2. User state tables

  • Current balance

  • Holdings

3. Audit logs

  • Who did what, and when

Golden rule:

Never rely on calculated state without a record of how it was derived.

7. Security Isn’t a Feature—It’s a Foundation

Security should not be “added later.”

It should be baked into:

  • Authentication

  • API design

  • Database structure

Minimum baseline:

  • Password hashing (e.g., bcrypt)

  • HTTPS everywhere

  • Input validation (never trust user input)

  • Rate limiting

  • Role validation on every request

Bonus (but powerful):

  • Two-factor authentication (2FA)

  • IP tracking

  • Device fingerprinting

8. Frontend: Keep It Dumb (Mostly)

Your React frontend should:

  • Display data

  • Handle user interaction

It should NOT:

  • Contain business logic

  • Make trust decisions

  • Perform critical validations alone

Why?

Because anything in the frontend can be manipulated.

Good practice:

Move logic like:

  • Payment validation

  • Role checks

  • Financial calculations

…to the backend.

9. Scaling: Don’t Guess—Prepare

You don’t need millions of users to start thinking about scale.
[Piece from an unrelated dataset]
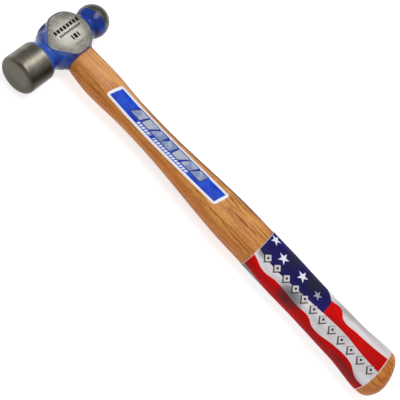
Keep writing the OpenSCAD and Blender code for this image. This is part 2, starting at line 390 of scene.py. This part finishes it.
def build_label():
    """A printed sticker with rounded corners that follows the wood."""
    columns, rows = 36, 240
    low, high = [], []
    for i in range(rows + 1):
        along = LABEL_L * i / rows
        past = max(0.0, LABEL_CORNER - along, LABEL_CORNER - (LABEL_L - along))
        inset = LABEL_CORNER - math.sqrt(max(0.0, LABEL_CORNER ** 2 - past ** 2))
        half = LABEL_W / 2 - inset
        for j in range(columns + 1):
            side = -half + 2 * half * j / columns
            x = LABEL_START + along + LABEL_SLANT * (side / LABEL_W + 0.5)
            y = LABEL_SIDE + side
            rounding = min(1.0, 4 * min(along, LABEL_L - along, half - abs(side)) / LABEL_CORNER)
            low.append((x, y, top_height(x, y) + GLUE_GAP))
            high.append((x, y, top_height(x, y) + LABEL_RIM + LABEL_BULGE * rounding))
    width = columns + 1
    count = len(low)
    faces = []
    for i in range(rows):
        for j in range(columns):
            a, b = i * width + j, (i + 1) * width + j
            faces.append((count + a, count + b, count + b + 1, count + a + 1))
            faces.append((a, a + 1, b + 1, b))
    border = list(range(width)) + [i * width + columns for i in range(1, rows + 1)]
    border += [rows * width + j for j in range(columns - 1, -1, -1)]
    border += [i * width for i in range(rows - 1, 0, -1)]
    for a, b in zip(border, border[1:] + border[:1]):
        faces.append((a, b, count + b, count + a))
    label = make_object("handle_label", low + high, faces)
    outward(label)
    smooth(label, 50)
    return label


def build_sleeve():
    """Printed film shrunk round the grip."""
    start, end = sleeve_low[0], sleeve_high[0]
    stations = np.linspace(start, end, 150)
    count = 180
    outer = [section(x, count, SLEEVE_SKIN) for x in stations]
    inner = [section(x, count, GLUE_GAP) for x in stations]
    points = [p for ring in outer for p in ring] + [p for ring in inner for p in ring]
    layer = count * len(stations)
    faces = []
    for i in range(len(stations) - 1):
        for j in range(count):
            a, b = i * count + j, i * count + (j + 1) % count
            faces.append((a, b, b + count, a + count))
            faces.append((layer + a, layer + a + count, layer + b + count, layer + b))
    for base, flip in ((0, False), (layer - count, True)):
        for j in range(count):
            a, b = base + j, base + (j + 1) % count
            faces.append((a, layer + a, layer + b, b) if not flip else (a, b, layer + b, layer + a))
    sleeve = make_object("grip_film", points, faces)
    outward(sleeve)
    smooth(sleeve, 50)
    return sleeve


# ---------------------------------------------------------------- material tools

class Value:
    """A number that a material works out at each point. Arithmetic on it adds Math nodes."""

    def __init__(self, tree, socket):
        self.tree, self.socket = tree, socket

    @staticmethod
    def join(operation, *terms):
        """The operation applied to numbers and Values."""
        tree = next(t.tree for t in terms if isinstance(t, Value))
        node = tree.nodes.new("ShaderNodeMath")
        node.operation = operation
        for slot, term in zip(node.inputs, terms):
            if isinstance(term, Value):
                tree.links.new(term.socket, slot)
            else:
                slot.default_value = term
        return Value(tree, node.outputs[0])

    def __add__(self, other):
        return Value.join("ADD", self, other)

    def __radd__(self, other):
        return Value.join("ADD", other, self)

    def __sub__(self, other):
        return Value.join("SUBTRACT", self, other)

    def __rsub__(self, other):
        return Value.join("SUBTRACT", other, self)

    def __mul__(self, other):
        return Value.join("MULTIPLY", self, other)

    def __rmul__(self, other):
        return Value.join("MULTIPLY", other, self)

    def __truediv__(self, other):
        return Value.join("DIVIDE", self, other)

    def __pow__(self, other):
        return Value.join("POWER", self, other)

    def __abs__(self):
        return Value.join("ABSOLUTE", self)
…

You just need good habits.

Start with:

  • Stateless backend (JWT helps here)

  • Proper database indexing

  • Modular services

Then grow into:

  • Load balancing

  • Microservices (only when necessary)

  • Queue systems (for async processing)

Scaling is easier when your foundation is clean.

10. Build Like You’ll Be Attacked

This mindset changes everything.

Ask yourself:

  • What if someone manipulates requests?

  • What if they spam endpoints?

  • What if they try to bypass validation?

When you build defensively:

  • Your system becomes more reliable

  • Bugs become less catastrophic

  • Users trust your platform

Final Thoughts

The gap between a working app and a production-ready system is filled with:

  • Security decisions

  • Architectural thinking

  • Attention to edge cases

If you’re building anything involving:

  • Money

  • User data

  • Real-time systems

…you’re not just a developer anymore.

You’re designing a system people will trust.

And trust is much harder to build than features.